The Cardinals seemed to come to the plate with a strategy of swinging early in the count, but that backfired because Tomlin was hitting his spots. He threw 18 pitches in the first inning, and no more 13 pitches in an inning the rest way. That kind of efficiency is usually reserved for a ground-ball pitcher, but Tomlin isn't one, which makes outings like this so fascinating. Normally you can't throw that many strikes with a fastball topping out in the high 80s and get outs in a major league game, but Tomlin's made this a common occurrence in his three-year career.
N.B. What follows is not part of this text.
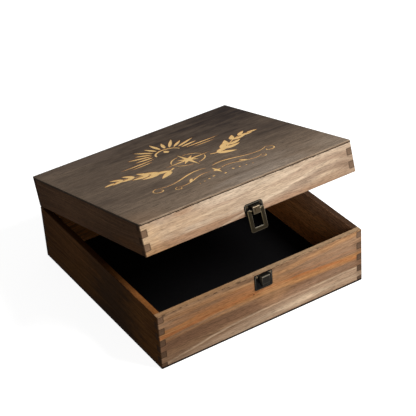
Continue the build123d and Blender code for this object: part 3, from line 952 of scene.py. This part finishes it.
FELT_GRID = 64
FELT_WAVE = 0.22  # how far the felt rises off the floor here and there
FELT_WAVE_LENGTH = 38.0
FELT_LIFT = 0.3  # how much of that its underside follows
FELT_RIM = 4  # squares from its edge over which the waves grow
FELT_ROUNDING = 0.35


def felt_lining(material):
    """The felt sheet on the tray's floor, a little uneven, with soft cut edges."""
    low, high = node_box("floor_lining")
    bottom, top = [], []
    for row in range(FELT_GRID + 1):
        for column in range(FELT_GRID + 1):
            s, t = column / FELT_GRID, row / FELT_GRID
            x, y = low.x + (high.x - low.x) * s, low.y + (high.y - low.y) * t
            place = Vector((x / FELT_WAVE_LENGTH, y / FELT_WAVE_LENGTH, 0.7))
            wave = noise.noise(place) * 0.5 + 0.5
            rim = min(s, 1 - s, t, 1 - t) * FELT_GRID
            rounded = FELT_ROUNDING if rim < 0.5 else 0.0
            rise = FELT_WAVE * wave * min(rim / FELT_RIM, 1.0)
            bottom.append((x, y, low.z + FELT_LIFT * rise))
            top.append((x, y, high.z + rise - rounded))
    across = FELT_GRID + 1
    count = len(bottom)
    faces = []
    for row in range(FELT_GRID):
        for column in range(FELT_GRID):
            a = row * across + column
            faces.append((a, a + across, a + across + 1, a + 1))
            faces.append(tuple(count + i for i in (a, a + 1, a + across + 1, a + across)))
    rim = list(range(across))
    rim += [row * across + FELT_GRID for row in range(1, across)]
    rim += [FELT_GRID * across + column for column in range(FELT_GRID - 1, -1, -1)]
    rim += [row * across for row in range(FELT_GRID - 1, 0, -1)]
    for a, b in zip(rim, rim[1:] + rim[:1]):
        faces.append((a, b, count + b, count + a))
    felt = make_piece("floor_felt", bottom + top, faces, (material,), "tray",
                      "floor_lining")
    weld(felt)
    felt.data.shade_smooth()


# ---- light and floor ----


LAMPS = (
    # name, place, where it shines, size, watts, colour
    ("key", (0.85, -1.1, 1.45), (0, 0, 0.08), 0.7, 49.0, (1.0, 0.99, 0.975)),
    ("fill", (-1.2, -1.3, 0.62), (0.05, 0, 0.1), 0.8, 4.0, (1.0, 0.98, 0.95)),
)
AMBIENT = 0.2


def add_lamp(name, place, target, size, watts, colour):
    data = bpy.data.lights.new(name, "AREA")
    data.shape = "DISK"
    data.size = size
    data.energy = watts
    data.color = colour
    lamp = bpy.data.objects.new(name, data)
    direction = Vector(target) - Vector(place)
    lamp.location = place
    lamp.rotation_euler = direction.to_track_quat("-Z", "Y").to_euler()
    bpy.context.scene.collection.objects.link(lamp)


def seen_rays(tree):
    """1 for rays of the camera and of gloss, which meet a white background."""
    path = tree.nodes.new("ShaderNodeLightPath")
    either = tree.nodes.new("ShaderNodeMath")
    either.operation = "MAXIMUM"
    tree.links.new(path.outputs["Is Camera Ray"], either.inputs[0])
    tree.links.new(path.outputs["Is Glossy Ray"], either.inputs[1])
    return either.outputs[0]


def add_world():
    world = bpy.data.worlds.new("studio")
    bpy.context.scene.world = world
    world.use_nodes = True
    tree = world.node_tree
    background = tree.nodes["Background"]
    background.inputs["Color"].default_value = (1, 1, 1, 1)
    strength = tree.nodes.new("ShaderNodeMapRange")
    strength.inputs["To Min"].default_value = AMBIENT
    strength.inputs["To Max"].default_value = 1.0
    tree.links.new(seen_rays(tree), strength.inputs["Value"])
    tree.links.new(strength.outputs[0], background.inputs["Strength"])


FLOOR_GREY = 0.45
FLOOR_GLOW = 0.88  # beside the box, so that its shadow still shows
FLOOR_FADE = (0.4, 2.5)  # metres from the box over which the glow grows to full
FLOOR_HALF, FLOOR_GAP = 8.0, 0.0002


def add_floor():
    """A pale floor that keeps the box's soft shadow and runs into the white background."""
    mesh = bpy.data.meshes.new("floor")
    signs = ((-1, -1), (1, -1), (1, 1), (-1, 1))
    mesh.from_pydata([(FLOOR_HALF * x, FLOOR_HALF * y, 0) for x, y in signs], [], [(0, 1, 2, 3)])
    floor = bpy.data.objects.new("floor", mesh)
    floor.location.z = cad_low.z - FLOOR_GAP
    bpy.context.scene.collection.objects.link(floor)
    g = Graph("floor")
    g.set(Base_Color=(FLOOR_GREY, FLOOR_GREY, FLOOR_GREY, 1), Roughness=1.0,
          Specular_IOR_Level=0.0)
    place = g.node("ShaderNodeTexCoord").outputs["Object"]
    away = g.node("ShaderNodeVectorMath", place, operation="LENGTH")
    glow = g.node("ShaderNodeEmission")
    strength = g.step(away.outputs["Value"], *FLOOR_FADE, FLOOR_GLOW, 1.0)
    g.feed(glow.inputs["Strength"], g.times(strength, seen_rays(g.tree)))
    both = g.node("ShaderNodeAddShader", g.shader.outputs[0], glow.outputs[0])
    g.feed(g.tree.nodes["Material Output"].inputs[0], both.outputs[0])
    mesh.materials.append(g.material)


# ---- the box ----


def dress_boards():
    """Each board's seed is its place in this list."""
    # the front and back boards' end grain is dark, partly its own tone and partly painted shade
    # for where it shows on the unlit left side
    shaded_front_ends, plain_rim = (52, 36, 25), ((88, 62, 42), (88, 62, 42))
    boards = {
        # painted light: its drift darkens this board towards its left, away from the lamp
        "tray_front_board": Stain(
            ((150, 118, 90), (142, 110, 84), (126, 96, 72)), ((144, 111, 80), (148, 121, 93)),
            shaded_front_ends, TRAY_FRONT_STREAKS, TRAY_FRONT_PATCHES,
            knots=((-15, 50.5, 1.6), (98.6, 40, 0.7)), drift=(0.82, 1.07), fine=1.2,
        ),
        "lid_front_board": Stain(
            ((188, 168, 146), (178, 156, 134), (164, 140, 116)), ((150, 122, 92), (150, 122, 92)),
            shaded_front_ends, LID_FRONT_STREAKS, LID_FRONT_PATCHES, contrast=0.5, fine=1.2,
        ),
        "tray_back_board": Stain(
            ((138, 104, 76), (118, 86, 62), (98, 70, 50)), plain_rim, shaded_front_ends,
            # painted light: its inner face is lightened and warmed
            inside=(3.3, 2.7, 1.7),
        ),
        "lid_back_board": Stain(
            ((142, 110, 84), (122, 92, 68), (102, 76, 56)), plain_rim, shaded_front_ends,
        ),
        # painted shade: this board's tones are darkened partly for its unlit side, its rim darkens
        # towards the back as the lid's painted shadow, and its dark middle cloud is painted shade
        "tray_left_board": Stain(
            ((88, 58, 30), (70, 44, 19), (54, 31, 11)), ((118, 74, 38), (50, 27, 12)),
            (96, 73, 56), contrast=1.4, fine=1.4,
            patches=(((30, 19, 10), -38, 30, 62, 110, 0.78), ((78, 50, 25), 70, 52, 50, 12, 0.5)),
        ),
        # painted shade: this board's rim is dark all along, as if shaded
        "tray_right_board": Stain(
            ((136, 96, 64), (118, 82, 54), (96, 62, 38)), ((64, 46, 34), (66, 46, 34)),
            # painted light: its inner face is lightened
            (104, 82, 66), contrast=1.3, fine=2.0, inside=(2.5, 2.35, 1.95),
            patches=(((108, 82, 68), 0, TRAY_TOP, 400, 26, 0.7),
                     ((104, 62, 30), 0, 10, 400, 30, 0.7)),
        ),
        # painted shade: this board's tones are darkened partly for its unlit side
        "lid_left_board": Stain(
            ((96, 72, 53), (83, 60, 43), (69, 49, 35)), ((80, 56, 38), (60, 40, 26)),
            (120, 95, 75), drift=(0.84, 1.05), contrast=1.2, fine=1.3,
            patches=(((88, 58, 34), -110, 85, 40, 8, 0.5), ((96, 72, 54), 60, 101, 70, 10, 0.4)),
        ),
        "lid_right_board": Stain(
            ((140, 102, 72), (122, 88, 60), (102, 72, 48)), plain_rim, (116, 94, 77),
        ),
    }
    for seed, (board, stain) in enumerate(boards.items(), 1):
        along = 0 if "front" in board or "back" in board else 1
        dress(board, pine(board + "_pine", along, board.startswith("lid"), seed, stain))


# The painted highlight lines on the clasp's tab and the catch's bill, for the edge highlights.
TAB = (0.0, 4.6, SEAM_HEIGHT + 0.9, SEAM_HEIGHT + 10.2, 0.25)
BILL = (0.0, 5.6, SEAM_HEIGHT - 12.1, SEAM_HEIGHT - 2.0, 0.3)
CLASP_HALF, LOOP_HALF = 13.0, 12.0
LOOP_WINDOW = 6.4  # half its width
LOOP_FOOT_BAR = 5.0
HINGE_PLACE, HINGE_HALF = 95.0, 15.0
# painted shade: the bottom panel's edge is darkened as a contact shadow by the floor
BOTTOM_EDGE_SHADED = ((26, 20, 15), (42, 32, 25))
TOP_EDGE = ((104, 86, 70), (136, 117, 98))


def plate_highlight(node, middle, half, shut, strength, inset=1.2):
    """The painted highlight line inside the outline of a flat metal part, for the edge
    highlights.
    """
    low, high = node_box(node, shut)
    return middle, half - inset, low.z + inset, high.z - inset, strength


def dress_metal():
    dark, browned, brass = (20, 18, 15), (66, 56, 42), (112, 94, 66)
    clasp_highlights = [plate_highlight("clasp_plate", 0.0, CLASP_HALF, True, 0.45), TAB]
    catch_highlights = [plate_highlight("catch_plate", 0.0, CLASP_HALF, False, 0.3), BILL]
    # painted highlights round the loop and along the foot of its window
    outer = plate_highlight("clasp_loop", 0.0, LOOP_HALF, True, 0.5, 0.6)
    window = (0.0, LOOP_WINDOW + 0.2, outer[2] + LOOP_FOOT_BAR - 0.8, outer[3] - 1, 0.6)
    finishes = {
        "clasp_plate": bronze("clasp_bronze", dark, brass, -0.04, (0.28, 0.46), True,
                              clasp_highlights, proud=browned),
        "catch_plate": bronze("catch_bronze", (10, 9, 9), brass, -0.06, (0.5, 0.7), False,
                              catch_highlights, proud=(30, 27, 23)),
        # the loop's lit tone is a painted highlight on its faces that look up
        "clasp_loop": bronze("loop_bronze", (38, 33, 24), (84, 72, 50), 0.0, (0.26, 0.42), True,
                             [outer, window], (124, 110, 82), lit=(212, 204, 186)),
    }
    for shut, part in ((True, "lid"), (False, "tray")):
        edges = [plate_highlight(f"left_hinge_{part}_leaf", HINGE_PLACE, HINGE_HALF, shut, 0.5)]
        leaf = bronze(f"{part}_leaf_bronze", dark, brass, -0.02, (0.3, 0.5), shut, edges)
        finishes[f"left_hinge_{part}_leaf"] = finishes[f"right_hinge_{part}_leaf"] = leaf
    fastener = bronze("fastener_bronze", (62, 53, 41), (150, 128, 92), 0.08, (0.26, 0.4), False)
    for node in ("left_hinge_pin", "right_hinge_pin", "clasp_nails", "catch_nails",
                 "tray_hinge_screws", "lid_hinge_screws"):
        finishes[node] = fastener
    for node, finish in finishes.items():
        dress(node, finish)


add_camera()
add_world()
for lamp in LAMPS:
    add_lamp(*lamp)
add_floor()
dress_boards()
dress_metal()
dress("tray_bottom_panel", stained_panel("bottom_stain", False, 21, BOTTOM_EDGE_SHADED))
lid_plate(stained_panel("top_stain", True, 22, TOP_EDGE, TOP_PATCHES_AND_SHEEN), engraving())
felt_lining(felt_material())

bpy.context.scene.view_settings.view_transform = "Standard"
The Cardinals' pitcher, LGFT Jake Westbrook, wasn't hitting his spots, and by that I mean that his sinker wasn't sinking, and a low-90s fastball on a flat plane in the middle of the plate is going to get pounded. Carlos Santana, who has been fed a steady diet of changeups by AL pitchers, had to be salivating as he saw a flat Westbrook sinker in the first inning, and he knocked the ball off the top of the left wall. His double drove in the first Tribe run of the game. Michael Brantley would drive in another run on a groundout, and the Indians, used to falling behind early lately, now jumped on an opposing team.

In the fourth, the Indians scored because of excellent base running. Santana walked to start the inning, then Brantley knocked a single through the right side. Damon then hit a grounder to the second baseman, but he beat out the attempted double play. The Casey Kotchman hit another ball to the second baseman; Damon held up to let the ball get past him, then scampered past the attempted tag so that the Cardinals could only get one out on the play, which allowed Santana to score from third.

An error in the fifth allowed the Indians to score another run. First baseman Allen Craig flat dropped the ball while trying to shovel the ball to Westbrook, allowing Choo to reach base, and the next two batters hit solid singles. Westbrook was visibly frustrated both after the error and after Jason Kipnis hit the RBI single.

The Tribe scoring was capped with Johnny Damon's two-run homer in the eighth off reliever Fernando Salas. That allowed the Indians to finish the game with Joe Smith and Nick Hagadone instead of Vinnie Pestano and Chris Perez, as the Cardinals had scored twice in the bottom of the seventh, cut the led to two runs.